Your career seems to be really gathering momentum. You’ve been in lots of prestigious news outlets, there’s a documentary being made about you and you have a book coming out of Young American. Is this an exciting time for you?
“And the documentary is just very precious because [Student Academy Award-winning director] Maruška [Marie] Dvořáková captured my first solo show.
“My parents were not able to be here for that, because they’re in Czech, so my first thought when we started this was, Oh, my mom will see how the whole thing came together and finally I can show her what I’m doing here in New York.
“Because she doesn’t really have an idea, she’s not on social media and it’s hard to really show how hard and challenging and exciting at the same time it is to pull together a solo show in New York City.
“So I was really excited about that and then Maruška got to capture the first book and how we will put that whole thing together.
“And she’s going to record how I return home, which is really precious as well.”

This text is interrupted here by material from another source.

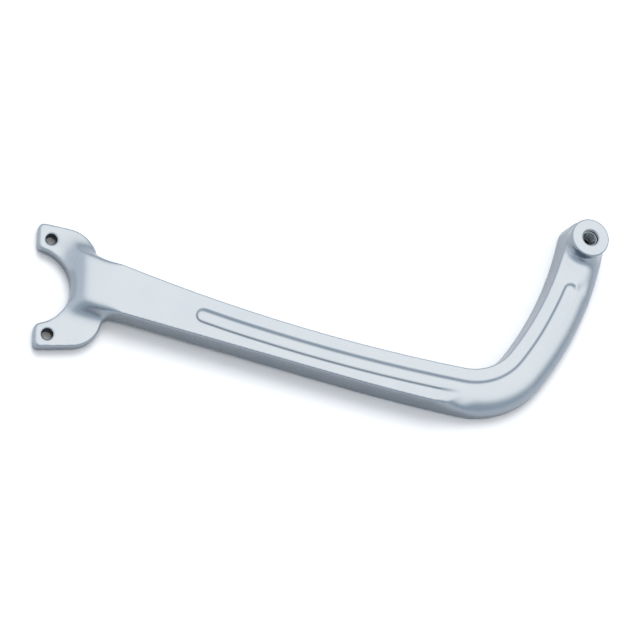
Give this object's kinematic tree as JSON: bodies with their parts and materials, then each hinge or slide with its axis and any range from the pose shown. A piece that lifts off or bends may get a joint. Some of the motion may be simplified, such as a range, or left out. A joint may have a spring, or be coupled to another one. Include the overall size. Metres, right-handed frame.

If everything goes according to plan, where would you like to see your life or career in say, I don’t know, 10 years from now?
“Well, I would love to do shows all over the world, so I can travel with the shows.
“And just be able to work, do what I like to do, work on more books, more shows.
“And be able to be between Czech and New York – and make money with all of that [laughs].”
Marie Tomanová’s book Young American is due out on the Paradigm Publishing imprint in the first months of 2019. Her exhibition of the same title will come to Prague’s Pragovka gallery later in the year.